Suppose we have a triangle ABC, where angle BAC measures 70 degrees and angle ABC measures 60 degrees. We want to find the measure of the exterior angle at vertex C (let's call it angle ACD). First, we recognize that we're dealing with a triangle, so we can use the Exterior Angle Theorem. The two non-adjacent interior angles are angles BAC and ABC, which measure 70 degrees and 60 degrees, respectively. According to the Exterior Angle Theorem, the measure of angle ACD is the sum of these two angles. So, angle ACD = 70 degrees + 60 degrees = 130 degrees. See? Easy peasy! This example highlights how the Exterior Angle Theorem can quickly give us the measure of an exterior angle without needing to find all the interior angles. Now, let's move on to another example where we use a different approach.

Example 2: Using Supplementary Angles

Imagine a quadrilateral where one of the interior angles measures 110 degrees. We need to find the corresponding exterior angle. Remember that the interior and exterior angles at a vertex are supplementary, meaning they add up to 180 degrees. So, if the interior angle is 110 degrees, the exterior angle is 180 degrees - 110 degrees = 70 degrees. This method is super straightforward and applies to any polygon, not just triangles. It’s a fundamental concept, so make sure you're comfortable with it. Next up, let's tackle a problem involving a regular polygon.

Example 3: Regular Polygon Exterior Angles

Consider a regular pentagon. We want to find the measure of each exterior angle. A regular pentagon has five equal sides and five equal angles. We know that the sum of the exterior angles of any polygon is 360 degrees. Since a pentagon has five vertices, we divide 360 degrees by 5 to find the measure of each exterior angle. So, each exterior angle in a regular pentagon measures 360/5 = 72 degrees. This example shows how the property of the sum of exterior angles being 360 degrees simplifies calculations for regular polygons. Now, let's try a slightly more complex problem that combines different concepts.

Practice Problem:

In triangle PQR, angle P measures 85 degrees, and the exterior angle at vertex Q measures 120 degrees. Find the measure of angle R.

Hint: You'll need to use both the Exterior Angle Theorem and the supplementary angle relationship to solve this problem.

Work through this problem, and you’ll see how these concepts fit together. Practice makes perfect, so don't hesitate to try more problems and exercises. Keep applying these steps, and you’ll master calculating exterior angles in no time!

Real-World Applications

Okay, we've got the theory and the calculations down, but why should we care about exterior angles in the real world? Well, you might be surprised to learn that they pop up in various fields, from architecture to navigation to even art! Let's explore some real-world applications to see how this geometric concept plays out in practical scenarios. In architecture, exterior angles are crucial for designing buildings and structures. Architects use these angles to ensure structural stability and aesthetic appeal. For example, when designing a roof, the exterior angles of the roof's edges need to be calculated precisely to ensure proper drainage and prevent water damage. Similarly, in the construction of bridges and other infrastructure, understanding exterior angles is essential for ensuring that the structures can withstand various loads and environmental conditions. The precise calculation of angles ensures that the design is both functional and safe.
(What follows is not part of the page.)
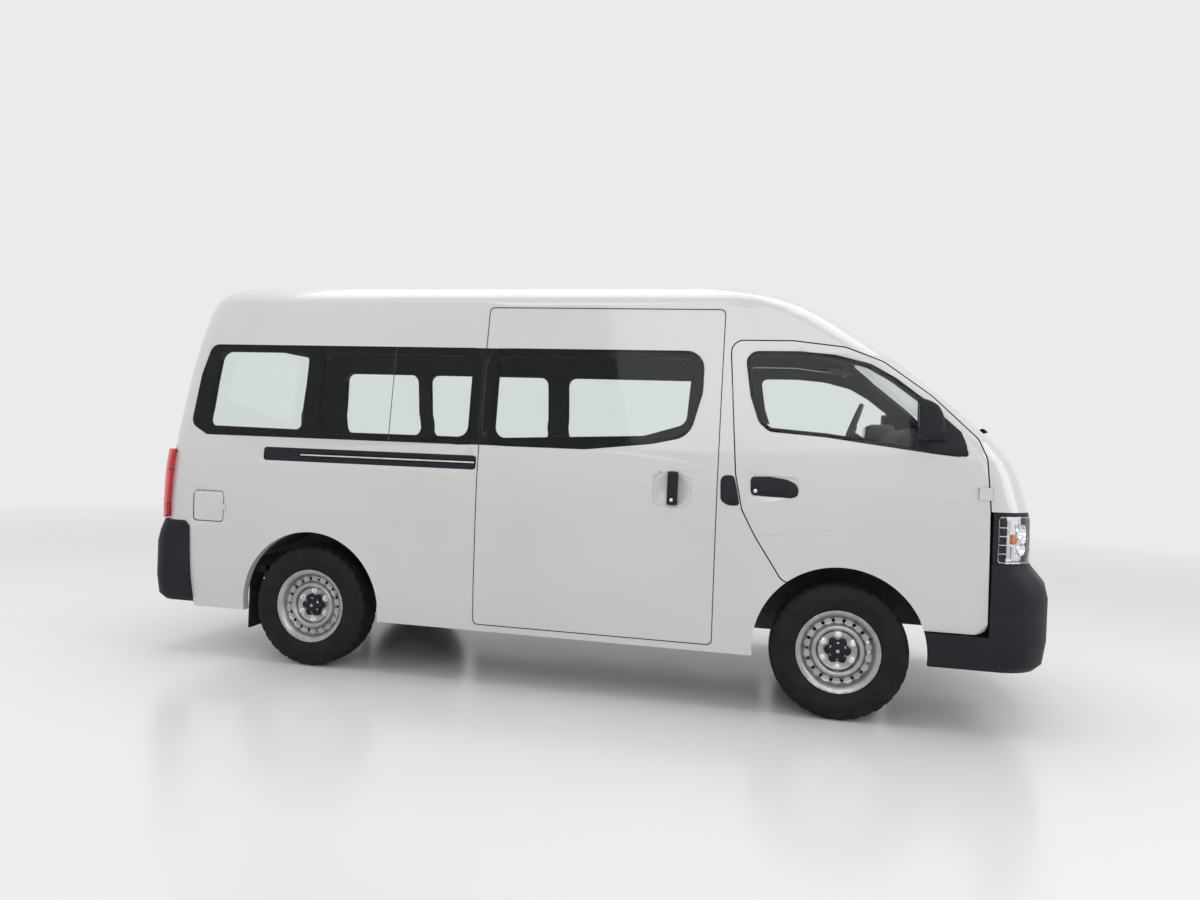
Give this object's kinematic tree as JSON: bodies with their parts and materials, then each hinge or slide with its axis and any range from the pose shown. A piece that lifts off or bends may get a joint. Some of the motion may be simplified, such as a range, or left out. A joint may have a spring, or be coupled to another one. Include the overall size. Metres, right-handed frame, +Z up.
{
  "type": "minibus",
  "caption": "High-roof passenger minibus with a sliding side door, hinged cab doors, tailgate, bonnet and fuel flap, on steered and rolling steel wheels.",
  "frame": {"origin": "on the ground, under the centre of the bounding box", "axes": "+X forwards along the vehicle, +Y to its left, +Z up"},
  "size_m": [5.08, 2.005, 2.285],
  "materials": {
    "body_paint": "gloss white enamel",
    "dark_plastic": "grained moulded plastic",
    "tinted_glass": "dark tinted, black printed edge",
    "lamp_lens": "clear lens over a bright reflector",
    "red_lens": "red moulded lens",
    "underbody": "dark sealed steel",
    "cast_metal": "cast and forged metal, dull",
    "exhaust_steel": "dull steel",
    "tank_plastic": "moulded black plastic",
    "rubber_flap": "matte rubber",
    "dash_plastic": "grained grey plastic",
    "seat_cloth": "woven grey cloth",
    "wheel_steel": "silver painted pressed steel",
    "tyre_rubber": "black tread rubber"
  },
  "bodies": {
    "root": {"roof_panel": "body_paint", "right_side": "body_paint", "left_side": "body_paint", "front_frame": "body_paint", "front_bumper": "dark_plastic", "rear_bumper": "dark_plastic", "grille": "dark_plastic", "headlamps": "lamp_lens", "tail_lamps": "red_lens", "windscreen": "tinted_glass", "right_side_glass": "tinted_glass", "left_side_glass": "tinted_glass", "sliding_door": "body_paint", "sliding_door_glass": "tinted_glass", "sliding_door_handle": "dark_plastic", "slide_rail": "dark_plastic", "wipers": "dark_plastic", "floor_pan": "underbody", "frame_rails": "underbody", "engine_block": "cast_metal", "front_axle": "cast_metal", "rear_axle": "cast_metal", "exhaust": "exhaust_steel", "fuel_tank": "tank_plastic", "mudflaps": "rubber_flap", "dashboard": "dash_plastic", "driver_seat": "seat_cloth", "passenger_seat": "seat_cloth", "rear_benches": "seat_cloth"},
    "left_door_body": {"left_door": "body_paint", "left_door_glass": "tinted_glass", "left_door_fittings": "dark_plastic"},
    "right_door_body": {"right_door": "body_paint", "right_door_glass": "tinted_glass", "right_door_fittings": "dark_plastic"},
    "tailgate_body": {"tailgate": "body_paint", "tailgate_glass": "tinted_glass"},
    "bonnet_body": {"bonnet": "body_paint"},
    "fuel_flap_body": {"fuel_flap": "body_paint"},
    "left_hub": {"left_knuckle": "cast_metal"},
    "right_hub": {"right_knuckle": "cast_metal"},
    "steering": {"steering_wheel": "dash_plastic"},
    "front_left_wheel": {"front_left_rim": "wheel_steel", "front_left_tyre": "tyre_rubber"},
    "front_right_wheel": {"front_right_rim": "wheel_steel", "front_right_tyre": "tyre_rubber"},
    "rear_left_wheel": {"rear_left_rim": "wheel_steel", "rear_left_tyre": "tyre_rubber"},
    "rear_right_wheel": {"rear_right_rim": "wheel_steel", "rear_right_tyre": "tyre_rubber"}
  },
  "joints": [
    {"name": "left_door_hinge", "type": "hinge", "parent": "root", "child": "left_door_body", "pos_m": [2.15059, 0.8475, 0.9], "axis": [0, 0, -1], "range_deg": [0, 68]},
    {"name": "right_door_hinge", "type": "hinge", "parent": "root", "child": "right_door_body", "pos_m": [2.15059, -0.8475, 0.9], "axis": [0, 0, 1], "range_deg": [0, 68]},
    {"name": "tailgate_hinge", "type": "hinge", "parent": "root", "child": "tailgate_body", "pos_m": [-2.29755, 0, 2.11065], "axis": [0, 1, 0], "range_deg": [0, 85]},
    {"name": "bonnet_hinge", "type": "hinge", "parent": "root", "child": "bonnet_body", "pos_m": [2.29577, 0, 1.40002], "axis": [0, -1, 0], "range_deg": [0, 60]},
    {"name": "fuel_flap_hinge", "type": "hinge", "parent": "root", "child": "fuel_flap_body", "pos_m": [-2.04711, -0.8525, 0.89], "axis": [0, 0, 1], "range_deg": [0, 90]},
    {"name": "left_steer", "type": "hinge", "parent": "root", "child": "left_hub", "pos_m": [1.46, 0.65184, 0.345], "axis": [0, 0, 1], "range_deg": [-32, 32]},
    {"name": "right_steer", "type": "hinge", "parent": "root", "child": "right_hub", "pos_m": [1.46, -0.65184, 0.345], "axis": [0, 0, 1], "range_deg": [-32, 32]},
    {"name": "steering_wheel_turn", "type": "hinge", "parent": "root", "child": "steering", "pos_m": [1.54526, 0.42375, 1.47497], "axis": [-0.9397, 0, 0.342], "range_deg": [-512, 512]},
    {"name": "front_left_roll", "type": "hinge", "parent": "left_hub", "child": "front_left_wheel", "pos_m": [1.46, 0.735, 0.345], "axis": [0, 1, 0], "continuous": true},
    {"name": "front_right_roll", "type": "hinge", "parent": "right_hub", "child": "front_right_wheel", "pos_m": [1.46, -0.735, 0.345], "axis": [0, 1, 0], "continuous": true},
    {"name": "rear_left_roll", "type": "hinge", "parent": "root", "child": "rear_left_wheel", "pos_m": [-1.48, 0.735, 0.345], "axis": [0, 1, 0], "continuous": true},
    {"name": "rear_right_roll", "type": "hinge", "parent": "root", "child": "rear_right_wheel", "pos_m": [-1.48, -0.735, 0.345], "axis": [0, 1, 0], "continuous": true}
  ],
  "couplings": [
    {"joint": "right_steer", "follows": "left_steer", "ratio": 1},
    {"joint": "steering_wheel_turn", "follows": "left_steer", "ratio": 16}
  ]
}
Navigation is another area where exterior angles play a significant role. Think about how ships and airplanes navigate. They often use angles and bearings to plot their courses. Exterior angles come into play when calculating course corrections or determining the direction to a destination. For instance, the change in direction a ship needs to make can be determined by calculating the exterior angle formed by the old course and the new course. This helps in precise navigation and avoiding collisions. Exterior angles also relate to the concept of turning angles, which are vital in aviation for pilots to adjust their flight paths accurately. Moreover, in land navigation, understanding angles is essential for reading maps and using compass directions effectively.

Even in art and design, the principles of geometry, including exterior angles, are used to create visually appealing compositions. Artists and designers use angles to create perspective, balance, and harmony in their work. For example, the angles at which lines intersect in a painting can create a sense of depth and dimension. In graphic design, the angles of shapes and lines can influence how a viewer perceives the design, creating a sense of movement, stability, or tension. Fashion designers also use angles in pattern making and garment construction to achieve the desired fit and style. Therefore, even seemingly abstract fields like art and design benefit from an understanding of geometric principles like exterior angles.

Conclusion

So, there you have it, guys! We’ve journeyed through the world of exterior angles, from the fundamental definitions to the practical applications. We started by understanding what exterior angles are and how they relate to interior angles. We then explored the Exterior Angle Theorem, which provides a direct method for calculating exterior angles in triangles. We also learned that the sum of exterior angles for any convex polygon is always 360 degrees, a key concept for solving various problems. We walked through step-by-step methods for calculating exterior angles, covering supplementary angles, the Exterior Angle Theorem, and the sum of exterior angles. We worked through several examples and even tackled a practice problem to solidify your understanding. Finally, we explored real-world applications, showing how exterior angles are used in architecture, navigation, and even art and design.

Mastering exterior angles is not just about acing your geometry class; it's about building a strong foundation for understanding the world around you. Geometry, and specifically the knowledge of angles, provides a framework for analyzing shapes, structures, and spatial relationships. Whether you're designing a building, plotting a course, or creating a piece of art, the principles of geometry are at play. The more comfortable you are with these concepts, the better equipped you'll be to tackle real-world challenges and appreciate the beauty of geometric forms in our environment. Keep practicing, keep exploring, and most importantly, keep applying what you’ve learned. You’ve got this!